The inverting input of the amplifier has a tiny bit of capacitance. Together with a large value of R4, this forms a pole and is a good reason to make R4 as low as practically possible within reasonable power dissipation limits. 5...10kOhm would be good, 47k is a bit high.
 
I’m afraid I must take issue with some of the advice I’ve seen offered.

Assuming the objective is to minimize DC offset error at the amp output, the short answer is: R1+R2+R3 = R4. R5 does not enter the picture because C2 blocks DC currents.

To illustrate with an example, assume the amplifier has 0 input offset voltage error, has a NPN differential input stage, and that input bias current is 5uA to both the + and - inputs. And assume R1+R2+R3 = R4 = 47k.

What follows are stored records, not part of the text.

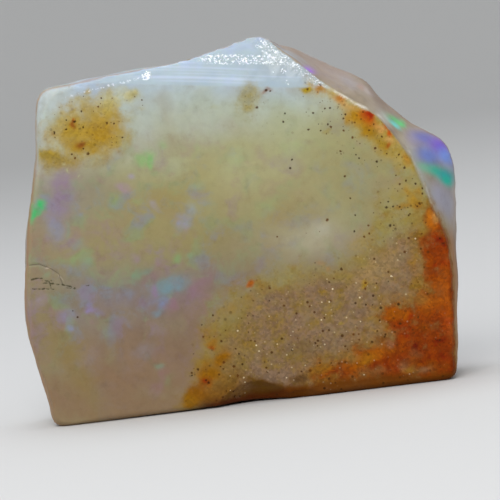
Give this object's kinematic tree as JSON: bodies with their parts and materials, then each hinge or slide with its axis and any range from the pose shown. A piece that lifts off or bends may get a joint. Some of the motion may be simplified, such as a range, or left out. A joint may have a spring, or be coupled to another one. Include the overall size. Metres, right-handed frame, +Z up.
{
  "type": "rough opal",
  "caption": "Rough chunk of milky precious opal with play of colour: one flat sandy, iron-stained face, a sawn band along the top and a glassy bevel. Stands on its flat sawn base.",
  "frame": {"origin": "middle of the stone's footprint box, at the surface it stands on", "axes": "+Z up; the large flat face looks along -Y; +X to the right of someone looking at that face"},
  "size_m": [0.0338, 0.0124, 0.0274],
  "materials": {
    "milky_opal": "milky translucent opal with soft play of colour, waxy to glassy, under a thin sandy skin with ochre and rust iron stains"
  },
  "bodies": {
    "root": {"opal": "milky_opal"}
  },
  "joints": []
}
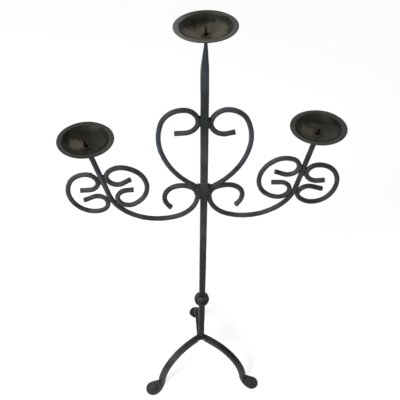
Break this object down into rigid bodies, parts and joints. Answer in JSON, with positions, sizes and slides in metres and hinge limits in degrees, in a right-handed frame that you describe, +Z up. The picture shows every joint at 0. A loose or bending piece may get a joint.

The + input will see 5uA * 47k = minus 235mV, since the NPN input bias current will pull the voltage negative.

Since input offset error is 0V, very large loop gain, feedback will drive the - input voltage to -235mV to equal the + input.

5uA * R4 produces 235mV across R4.

This voltage across R4 adds to the -235mV present at the - input, and delivers 0V at the amp output.

In virtually all cases, R3 the serves no useful purpose and only adds undesirable thermal noise. Typically, R2 is small compared to R1, so for most cases R1 ~= R4.

I agree that with FET inputs, matching bias source resistances is less of an issue.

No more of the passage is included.